CITIZENS OF ANNAPOLIS,
THIS LITTLE VOLUME
IS RESPECTFULLY DEDICATED,
The author of the following pages entertaining the belief, that their publication might be acceptable to his fellow-citizens, has committed them to the press, in the hope that his readers may derive something of interest and entertainment from their perusal. In taking this step, he has had many misgivings. Diffident of his ability to invest his subject with the interest that belongs to it, he would have been loath indeed to give "The Annals of Annapolis' publicity, had it not been for the absence of any such publication.
It must not be supposed by his readers, that this work is intended to supply the place of biography. The lives of eminent citizens form a part of the history of the times in which they acted and flourished, but that minuteness of detail which belong to such efforts is neither within his reach, nor within the scope of this design. Eminent men are occasionally mentioned, when they are necessarily associated with the annals of
the city, but, at the same time, many citizens of learning, parts and patriotism, must escape particular mention in such a work as this.
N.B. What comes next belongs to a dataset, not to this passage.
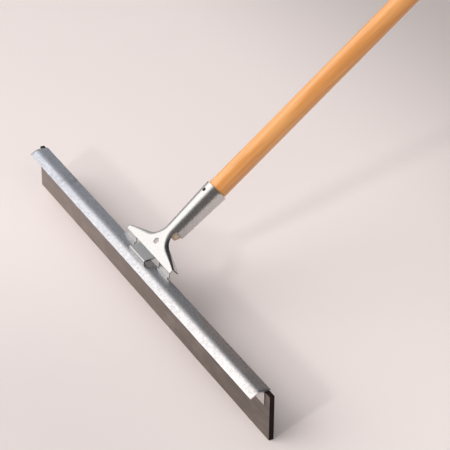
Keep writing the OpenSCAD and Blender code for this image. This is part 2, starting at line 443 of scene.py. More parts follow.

He has gathered his materiél from the records and documents within his reach. He is greatly indebted for much of it to 'Bozman's' and 'McMahon's Histories of Maryland,' 'Henning's Statutes at Large of Virginia,' “The Maryland Gazette,' a series of essays under the caption of 'The Annapoliad,' 'Bacon's Laws of Maryland,' and 'Eddis's Letters from America,' and to a late venerable Lady of Annapolis, for many traditionary reminiscences.
He bespeaks for this publication the clemency of a generous public.